═══ MATERIAL TO PROCESS

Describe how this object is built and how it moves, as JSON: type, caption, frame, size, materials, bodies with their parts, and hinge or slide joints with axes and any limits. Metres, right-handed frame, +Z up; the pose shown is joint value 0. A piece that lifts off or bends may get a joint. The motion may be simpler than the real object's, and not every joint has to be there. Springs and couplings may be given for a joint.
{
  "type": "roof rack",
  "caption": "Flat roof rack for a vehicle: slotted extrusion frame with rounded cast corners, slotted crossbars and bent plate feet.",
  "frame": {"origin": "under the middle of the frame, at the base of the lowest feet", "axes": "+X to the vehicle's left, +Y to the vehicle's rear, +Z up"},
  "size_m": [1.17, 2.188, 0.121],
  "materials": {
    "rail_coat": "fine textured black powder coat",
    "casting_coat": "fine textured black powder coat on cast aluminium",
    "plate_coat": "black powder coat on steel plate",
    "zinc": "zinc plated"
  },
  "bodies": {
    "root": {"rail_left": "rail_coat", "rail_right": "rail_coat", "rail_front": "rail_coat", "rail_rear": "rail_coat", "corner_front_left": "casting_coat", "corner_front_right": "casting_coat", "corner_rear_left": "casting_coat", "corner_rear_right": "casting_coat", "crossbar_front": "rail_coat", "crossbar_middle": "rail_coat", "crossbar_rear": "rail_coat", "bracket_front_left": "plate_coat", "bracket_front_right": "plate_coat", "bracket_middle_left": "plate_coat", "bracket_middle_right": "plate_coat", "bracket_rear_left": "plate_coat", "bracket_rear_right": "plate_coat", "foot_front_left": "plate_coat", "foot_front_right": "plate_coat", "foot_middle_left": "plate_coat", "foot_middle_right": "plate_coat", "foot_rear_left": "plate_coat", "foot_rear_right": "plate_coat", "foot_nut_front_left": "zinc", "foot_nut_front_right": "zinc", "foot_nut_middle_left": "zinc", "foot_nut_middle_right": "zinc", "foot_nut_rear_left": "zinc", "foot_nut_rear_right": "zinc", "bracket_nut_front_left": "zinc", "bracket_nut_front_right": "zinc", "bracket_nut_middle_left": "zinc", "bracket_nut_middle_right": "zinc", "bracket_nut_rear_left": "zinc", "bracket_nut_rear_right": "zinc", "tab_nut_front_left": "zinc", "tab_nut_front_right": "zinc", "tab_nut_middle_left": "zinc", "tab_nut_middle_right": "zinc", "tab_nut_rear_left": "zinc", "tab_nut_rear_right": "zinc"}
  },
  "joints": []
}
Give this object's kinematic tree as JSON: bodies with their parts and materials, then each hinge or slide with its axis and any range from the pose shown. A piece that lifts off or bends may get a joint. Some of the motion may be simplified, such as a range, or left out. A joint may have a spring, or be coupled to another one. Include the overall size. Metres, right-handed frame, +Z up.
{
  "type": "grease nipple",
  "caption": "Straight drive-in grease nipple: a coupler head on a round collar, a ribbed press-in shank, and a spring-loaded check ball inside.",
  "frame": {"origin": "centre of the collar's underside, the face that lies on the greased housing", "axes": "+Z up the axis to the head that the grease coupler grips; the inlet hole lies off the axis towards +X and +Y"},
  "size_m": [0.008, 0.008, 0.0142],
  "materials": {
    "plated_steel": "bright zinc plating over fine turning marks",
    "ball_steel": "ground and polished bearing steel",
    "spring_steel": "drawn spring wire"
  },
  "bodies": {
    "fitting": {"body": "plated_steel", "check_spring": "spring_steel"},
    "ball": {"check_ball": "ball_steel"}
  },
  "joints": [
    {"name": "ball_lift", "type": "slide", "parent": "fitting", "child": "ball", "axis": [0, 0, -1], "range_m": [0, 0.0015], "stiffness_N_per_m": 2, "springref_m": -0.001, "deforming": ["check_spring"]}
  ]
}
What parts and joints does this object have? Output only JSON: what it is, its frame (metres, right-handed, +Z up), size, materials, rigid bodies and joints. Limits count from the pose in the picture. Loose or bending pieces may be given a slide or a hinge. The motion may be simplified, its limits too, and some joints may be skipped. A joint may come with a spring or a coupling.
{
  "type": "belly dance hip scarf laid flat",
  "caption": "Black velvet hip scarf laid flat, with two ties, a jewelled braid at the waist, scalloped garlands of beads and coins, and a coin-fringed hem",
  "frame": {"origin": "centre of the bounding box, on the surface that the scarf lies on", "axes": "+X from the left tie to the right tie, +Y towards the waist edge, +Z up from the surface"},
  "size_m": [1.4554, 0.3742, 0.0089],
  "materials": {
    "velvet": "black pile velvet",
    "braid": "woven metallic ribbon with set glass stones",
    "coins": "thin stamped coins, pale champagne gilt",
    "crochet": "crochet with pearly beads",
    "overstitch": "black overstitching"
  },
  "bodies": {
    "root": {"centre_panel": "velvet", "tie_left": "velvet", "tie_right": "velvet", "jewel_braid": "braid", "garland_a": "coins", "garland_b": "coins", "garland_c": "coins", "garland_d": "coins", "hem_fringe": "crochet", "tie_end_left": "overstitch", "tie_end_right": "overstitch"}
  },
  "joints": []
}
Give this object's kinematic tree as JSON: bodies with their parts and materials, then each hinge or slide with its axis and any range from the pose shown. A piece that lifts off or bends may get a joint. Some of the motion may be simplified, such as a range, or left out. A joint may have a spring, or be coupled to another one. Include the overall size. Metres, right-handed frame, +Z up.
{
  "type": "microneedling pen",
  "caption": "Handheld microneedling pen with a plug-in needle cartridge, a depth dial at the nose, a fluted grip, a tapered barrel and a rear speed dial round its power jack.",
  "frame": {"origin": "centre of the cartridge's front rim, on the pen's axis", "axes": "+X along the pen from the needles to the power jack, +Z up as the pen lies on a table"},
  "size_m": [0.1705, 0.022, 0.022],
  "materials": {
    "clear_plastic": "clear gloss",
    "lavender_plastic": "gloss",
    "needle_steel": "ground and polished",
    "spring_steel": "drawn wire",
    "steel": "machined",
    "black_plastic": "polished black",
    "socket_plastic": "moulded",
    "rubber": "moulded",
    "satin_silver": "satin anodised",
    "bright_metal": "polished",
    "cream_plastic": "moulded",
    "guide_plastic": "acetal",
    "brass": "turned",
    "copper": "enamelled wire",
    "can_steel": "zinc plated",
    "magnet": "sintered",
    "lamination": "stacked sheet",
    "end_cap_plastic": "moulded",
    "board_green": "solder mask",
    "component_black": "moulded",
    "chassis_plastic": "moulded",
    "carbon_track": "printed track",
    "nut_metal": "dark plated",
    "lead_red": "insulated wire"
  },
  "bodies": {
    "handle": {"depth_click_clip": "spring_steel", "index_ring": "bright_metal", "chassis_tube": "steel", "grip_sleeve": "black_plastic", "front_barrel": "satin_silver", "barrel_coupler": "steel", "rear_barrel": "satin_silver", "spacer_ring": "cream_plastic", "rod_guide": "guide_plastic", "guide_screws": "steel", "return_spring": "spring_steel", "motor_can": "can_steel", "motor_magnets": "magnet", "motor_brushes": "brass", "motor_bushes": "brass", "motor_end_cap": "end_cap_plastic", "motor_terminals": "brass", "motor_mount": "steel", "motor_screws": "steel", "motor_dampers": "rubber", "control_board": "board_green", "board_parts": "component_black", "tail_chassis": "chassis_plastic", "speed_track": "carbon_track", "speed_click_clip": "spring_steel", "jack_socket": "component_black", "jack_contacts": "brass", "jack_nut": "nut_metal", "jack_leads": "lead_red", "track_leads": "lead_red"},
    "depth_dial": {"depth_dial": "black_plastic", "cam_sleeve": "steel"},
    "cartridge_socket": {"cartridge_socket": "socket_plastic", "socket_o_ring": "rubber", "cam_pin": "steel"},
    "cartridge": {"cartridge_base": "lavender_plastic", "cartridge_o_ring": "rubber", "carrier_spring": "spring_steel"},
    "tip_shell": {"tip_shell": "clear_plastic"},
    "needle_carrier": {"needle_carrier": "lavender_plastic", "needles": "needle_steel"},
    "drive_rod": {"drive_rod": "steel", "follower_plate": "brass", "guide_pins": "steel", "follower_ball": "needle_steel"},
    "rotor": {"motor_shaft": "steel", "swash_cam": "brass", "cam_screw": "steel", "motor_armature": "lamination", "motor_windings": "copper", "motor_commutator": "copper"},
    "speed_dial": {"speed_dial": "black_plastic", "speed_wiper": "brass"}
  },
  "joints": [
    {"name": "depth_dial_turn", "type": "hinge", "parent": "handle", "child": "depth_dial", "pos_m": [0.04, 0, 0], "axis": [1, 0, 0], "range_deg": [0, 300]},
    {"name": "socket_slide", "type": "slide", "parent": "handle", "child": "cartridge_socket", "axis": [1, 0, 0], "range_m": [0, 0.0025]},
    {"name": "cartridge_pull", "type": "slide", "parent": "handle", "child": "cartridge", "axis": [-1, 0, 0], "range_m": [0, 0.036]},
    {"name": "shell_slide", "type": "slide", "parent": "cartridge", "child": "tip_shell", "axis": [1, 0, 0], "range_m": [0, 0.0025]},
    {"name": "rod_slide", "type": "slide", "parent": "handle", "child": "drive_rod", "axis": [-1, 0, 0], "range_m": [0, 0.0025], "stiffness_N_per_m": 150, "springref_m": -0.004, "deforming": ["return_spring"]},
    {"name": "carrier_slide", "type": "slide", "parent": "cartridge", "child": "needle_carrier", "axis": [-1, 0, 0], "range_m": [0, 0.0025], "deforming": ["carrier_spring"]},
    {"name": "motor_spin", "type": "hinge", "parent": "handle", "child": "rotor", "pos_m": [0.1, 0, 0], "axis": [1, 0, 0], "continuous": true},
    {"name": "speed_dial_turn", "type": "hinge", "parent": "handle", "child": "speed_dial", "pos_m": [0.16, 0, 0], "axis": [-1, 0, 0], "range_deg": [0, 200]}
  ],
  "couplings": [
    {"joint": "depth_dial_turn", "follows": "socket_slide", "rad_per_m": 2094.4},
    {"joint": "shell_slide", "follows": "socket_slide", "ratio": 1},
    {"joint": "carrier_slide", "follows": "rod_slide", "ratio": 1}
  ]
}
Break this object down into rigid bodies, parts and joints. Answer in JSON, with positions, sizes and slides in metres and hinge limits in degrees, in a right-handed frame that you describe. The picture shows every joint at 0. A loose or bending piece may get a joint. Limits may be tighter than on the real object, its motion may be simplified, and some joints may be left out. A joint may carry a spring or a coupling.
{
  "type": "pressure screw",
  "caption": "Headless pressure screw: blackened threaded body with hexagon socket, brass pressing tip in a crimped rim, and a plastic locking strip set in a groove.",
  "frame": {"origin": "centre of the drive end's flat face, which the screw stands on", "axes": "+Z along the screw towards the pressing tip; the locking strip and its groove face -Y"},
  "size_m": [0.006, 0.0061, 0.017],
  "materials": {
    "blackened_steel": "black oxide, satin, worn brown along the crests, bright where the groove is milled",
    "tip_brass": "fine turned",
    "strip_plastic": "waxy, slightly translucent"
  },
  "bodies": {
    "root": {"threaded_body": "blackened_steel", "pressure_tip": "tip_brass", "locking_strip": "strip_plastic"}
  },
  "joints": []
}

══════

EXERCISE BRIEF: Search the entries for the string "picture" and collect each line that has it.

RESULT OF THE TASK:
What parts and joints does this object have? Output only JSON: what it is, its frame (metres, right-handed, +Z up), size, materials, rigid bodies and joints. Limits count from the pose in the picture. Loose or bending pieces may be given a slide or a hinge. The motion may be simplified, its limits too, and some joints may be skipped. A joint may come with a spring or a coupling.
Break this object down into rigid bodies, parts and joints. Answer in JSON, with positions, sizes and slides in metres and hinge limits in degrees, in a right-handed frame that you describe. The picture shows every joint at 0. A loose or bending piece may get a joint. Limits may be tighter than on the real object, its motion may be simplified, and some joints may be left out. A joint may carry a spring or a coupling.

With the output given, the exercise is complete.